Ambitiously summarized: solidarist patriotism is an obvious, life-normality-oriented, and consistent response to the social question in Germany, a political theory of homeland bias in times of perpetual crisis. Recently, the liberal magazine Cicero feared the merging of solidarist social and economic policies with right-wing migration and social policies. This was described as the “winning formula” that one hoped the “right” would not activate.
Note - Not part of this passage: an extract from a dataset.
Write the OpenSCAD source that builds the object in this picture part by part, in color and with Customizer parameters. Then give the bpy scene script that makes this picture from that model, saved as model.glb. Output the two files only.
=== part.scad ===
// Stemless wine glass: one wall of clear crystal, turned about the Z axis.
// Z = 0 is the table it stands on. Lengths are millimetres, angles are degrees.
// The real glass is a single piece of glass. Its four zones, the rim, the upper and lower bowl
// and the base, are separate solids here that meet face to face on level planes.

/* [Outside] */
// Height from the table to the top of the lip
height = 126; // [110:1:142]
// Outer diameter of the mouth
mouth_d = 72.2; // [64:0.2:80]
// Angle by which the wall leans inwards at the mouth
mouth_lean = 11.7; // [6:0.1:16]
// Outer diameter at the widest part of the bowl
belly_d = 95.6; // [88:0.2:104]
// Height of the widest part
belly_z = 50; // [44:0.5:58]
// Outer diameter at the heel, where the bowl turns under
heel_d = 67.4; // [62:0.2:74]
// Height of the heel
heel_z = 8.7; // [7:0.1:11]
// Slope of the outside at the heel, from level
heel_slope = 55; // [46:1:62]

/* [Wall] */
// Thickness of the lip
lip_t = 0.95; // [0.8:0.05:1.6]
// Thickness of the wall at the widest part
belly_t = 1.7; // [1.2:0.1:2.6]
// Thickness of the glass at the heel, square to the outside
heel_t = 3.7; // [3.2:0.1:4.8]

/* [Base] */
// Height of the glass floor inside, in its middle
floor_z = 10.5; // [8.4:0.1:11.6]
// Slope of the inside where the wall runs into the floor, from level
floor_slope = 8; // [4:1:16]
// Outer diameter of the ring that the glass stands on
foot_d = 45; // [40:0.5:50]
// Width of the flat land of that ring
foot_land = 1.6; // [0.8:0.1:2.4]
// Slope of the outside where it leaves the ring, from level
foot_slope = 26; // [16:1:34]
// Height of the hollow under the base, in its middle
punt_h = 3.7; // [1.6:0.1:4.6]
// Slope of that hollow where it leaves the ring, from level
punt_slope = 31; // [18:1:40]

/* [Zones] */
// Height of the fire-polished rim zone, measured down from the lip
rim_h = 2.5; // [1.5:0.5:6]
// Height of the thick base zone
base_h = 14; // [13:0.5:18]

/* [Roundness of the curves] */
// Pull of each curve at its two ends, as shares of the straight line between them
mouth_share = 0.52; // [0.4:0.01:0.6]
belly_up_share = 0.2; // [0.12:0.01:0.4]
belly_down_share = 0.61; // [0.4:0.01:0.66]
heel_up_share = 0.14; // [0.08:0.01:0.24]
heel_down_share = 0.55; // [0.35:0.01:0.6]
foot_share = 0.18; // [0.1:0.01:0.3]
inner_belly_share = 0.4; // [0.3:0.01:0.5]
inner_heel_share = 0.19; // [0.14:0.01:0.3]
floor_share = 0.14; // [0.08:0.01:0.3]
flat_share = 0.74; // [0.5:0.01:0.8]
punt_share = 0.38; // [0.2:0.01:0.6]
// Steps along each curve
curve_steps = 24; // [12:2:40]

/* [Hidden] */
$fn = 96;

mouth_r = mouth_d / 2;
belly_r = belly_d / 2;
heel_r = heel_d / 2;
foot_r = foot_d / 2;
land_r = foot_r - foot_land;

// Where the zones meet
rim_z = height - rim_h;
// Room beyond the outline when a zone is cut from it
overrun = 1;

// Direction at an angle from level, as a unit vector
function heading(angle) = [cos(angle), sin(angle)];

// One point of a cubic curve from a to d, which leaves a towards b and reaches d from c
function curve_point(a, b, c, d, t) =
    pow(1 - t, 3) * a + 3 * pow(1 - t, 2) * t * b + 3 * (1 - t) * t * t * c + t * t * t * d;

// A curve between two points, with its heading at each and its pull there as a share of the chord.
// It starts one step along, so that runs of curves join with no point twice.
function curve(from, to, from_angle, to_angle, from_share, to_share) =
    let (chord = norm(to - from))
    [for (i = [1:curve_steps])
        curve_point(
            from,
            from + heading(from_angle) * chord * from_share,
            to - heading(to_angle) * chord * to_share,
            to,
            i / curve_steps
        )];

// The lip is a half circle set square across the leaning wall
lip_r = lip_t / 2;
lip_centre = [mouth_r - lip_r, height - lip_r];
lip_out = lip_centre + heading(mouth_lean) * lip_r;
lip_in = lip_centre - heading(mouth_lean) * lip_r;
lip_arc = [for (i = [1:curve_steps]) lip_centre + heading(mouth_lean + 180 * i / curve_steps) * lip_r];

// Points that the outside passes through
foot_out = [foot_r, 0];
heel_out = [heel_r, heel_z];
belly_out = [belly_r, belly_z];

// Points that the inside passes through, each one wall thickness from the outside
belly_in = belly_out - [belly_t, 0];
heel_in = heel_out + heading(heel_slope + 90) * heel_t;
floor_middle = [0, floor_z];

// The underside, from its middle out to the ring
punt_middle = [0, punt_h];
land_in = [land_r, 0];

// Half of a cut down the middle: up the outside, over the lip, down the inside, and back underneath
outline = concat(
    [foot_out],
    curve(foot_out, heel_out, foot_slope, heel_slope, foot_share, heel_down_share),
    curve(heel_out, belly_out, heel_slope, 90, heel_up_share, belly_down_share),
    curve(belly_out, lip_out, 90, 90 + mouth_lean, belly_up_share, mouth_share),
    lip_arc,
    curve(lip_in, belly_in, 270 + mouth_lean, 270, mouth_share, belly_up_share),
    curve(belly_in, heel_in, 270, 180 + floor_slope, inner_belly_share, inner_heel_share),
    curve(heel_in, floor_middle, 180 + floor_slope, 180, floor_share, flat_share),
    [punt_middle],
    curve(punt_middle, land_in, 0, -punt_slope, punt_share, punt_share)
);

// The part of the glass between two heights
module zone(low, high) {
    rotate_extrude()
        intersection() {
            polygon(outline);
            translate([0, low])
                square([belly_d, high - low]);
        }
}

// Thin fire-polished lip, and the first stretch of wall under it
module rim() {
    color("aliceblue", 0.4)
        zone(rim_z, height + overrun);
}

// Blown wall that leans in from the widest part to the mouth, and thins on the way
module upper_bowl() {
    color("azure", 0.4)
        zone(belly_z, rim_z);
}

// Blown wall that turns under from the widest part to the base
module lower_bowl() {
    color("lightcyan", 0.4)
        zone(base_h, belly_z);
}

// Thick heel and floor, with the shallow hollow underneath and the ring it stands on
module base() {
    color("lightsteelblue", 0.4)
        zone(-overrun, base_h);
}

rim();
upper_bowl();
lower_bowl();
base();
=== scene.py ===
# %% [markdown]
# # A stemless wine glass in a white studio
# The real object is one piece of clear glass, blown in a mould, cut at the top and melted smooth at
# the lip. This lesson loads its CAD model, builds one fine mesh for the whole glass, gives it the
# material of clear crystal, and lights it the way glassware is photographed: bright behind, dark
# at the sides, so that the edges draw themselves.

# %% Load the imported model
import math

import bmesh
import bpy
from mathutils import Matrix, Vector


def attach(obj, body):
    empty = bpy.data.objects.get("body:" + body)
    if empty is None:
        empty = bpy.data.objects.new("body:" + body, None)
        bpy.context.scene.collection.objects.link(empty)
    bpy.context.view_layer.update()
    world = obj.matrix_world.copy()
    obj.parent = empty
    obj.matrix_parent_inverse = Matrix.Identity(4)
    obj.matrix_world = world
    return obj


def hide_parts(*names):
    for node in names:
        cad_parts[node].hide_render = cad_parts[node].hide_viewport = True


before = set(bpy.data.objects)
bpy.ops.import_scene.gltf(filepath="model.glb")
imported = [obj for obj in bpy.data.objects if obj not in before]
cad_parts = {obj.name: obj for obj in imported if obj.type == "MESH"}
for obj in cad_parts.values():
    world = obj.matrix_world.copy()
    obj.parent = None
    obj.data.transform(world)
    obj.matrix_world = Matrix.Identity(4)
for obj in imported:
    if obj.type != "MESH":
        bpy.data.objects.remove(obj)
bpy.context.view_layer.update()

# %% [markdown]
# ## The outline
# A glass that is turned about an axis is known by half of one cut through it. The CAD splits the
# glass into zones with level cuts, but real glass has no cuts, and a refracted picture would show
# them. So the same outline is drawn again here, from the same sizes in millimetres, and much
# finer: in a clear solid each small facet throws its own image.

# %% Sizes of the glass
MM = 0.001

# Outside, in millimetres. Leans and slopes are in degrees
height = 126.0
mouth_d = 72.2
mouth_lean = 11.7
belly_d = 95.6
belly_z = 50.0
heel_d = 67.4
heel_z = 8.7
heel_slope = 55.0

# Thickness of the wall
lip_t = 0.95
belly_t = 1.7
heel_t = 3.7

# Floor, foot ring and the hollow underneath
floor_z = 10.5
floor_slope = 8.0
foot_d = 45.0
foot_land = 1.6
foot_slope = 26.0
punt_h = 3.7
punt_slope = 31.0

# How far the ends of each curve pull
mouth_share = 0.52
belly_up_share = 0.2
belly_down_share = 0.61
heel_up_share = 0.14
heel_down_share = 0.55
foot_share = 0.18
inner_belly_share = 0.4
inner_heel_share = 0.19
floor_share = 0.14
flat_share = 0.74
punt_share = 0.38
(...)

Now, solidarist patriotism is precisely that: the winning formula against the juste milieu and its principles.
Do you believe that parties like AfD in Germany can formulate a true alternative?
Back in 2014, what is now a reality was unimaginable: AfD as a brand is established, having activated more than six million voters in the EU elections in June, being the largest popular party in Eastern Germany (in terms of voter approval), and it is a key engine of the patriotic camp!
But as an electoral and gathering party of the political right in Germany, AfD is precisely that: an electoral and gathering party that must fulfill its task – nothing more and nothing less. Excessive hopes are not appropriate. Hans-Dietrich Sander once gave a timeless answer to a timeless question in Staatsbriefen: “What can one truly learn in a right-wing parliamentary party? Self-promotion, how to push competitors out of positions and benefits and knock them down – these are the dominant patterns of action in parties. The better German will be left in the cloakroom.”
This fundamental criticism of the nature of right-wing parties in Germany must be kept in mind, as well as Robert Michels’ iron law of oligarchy. And yet: AfD also gathers many highly capable individuals, it mobilizes youth, offers perspectives, and expands the resonance spaces for patriotic politics. In many regions, it does excellent educational and opposition work.
In short: AfD is the most successful patriotic party project in the history of the Federal Republic of Germany, but its further development remains open. Good forces must be strengthened, and there are many of them. If this succeeds, AfD will be able to play the most important role in the broader patriotic process.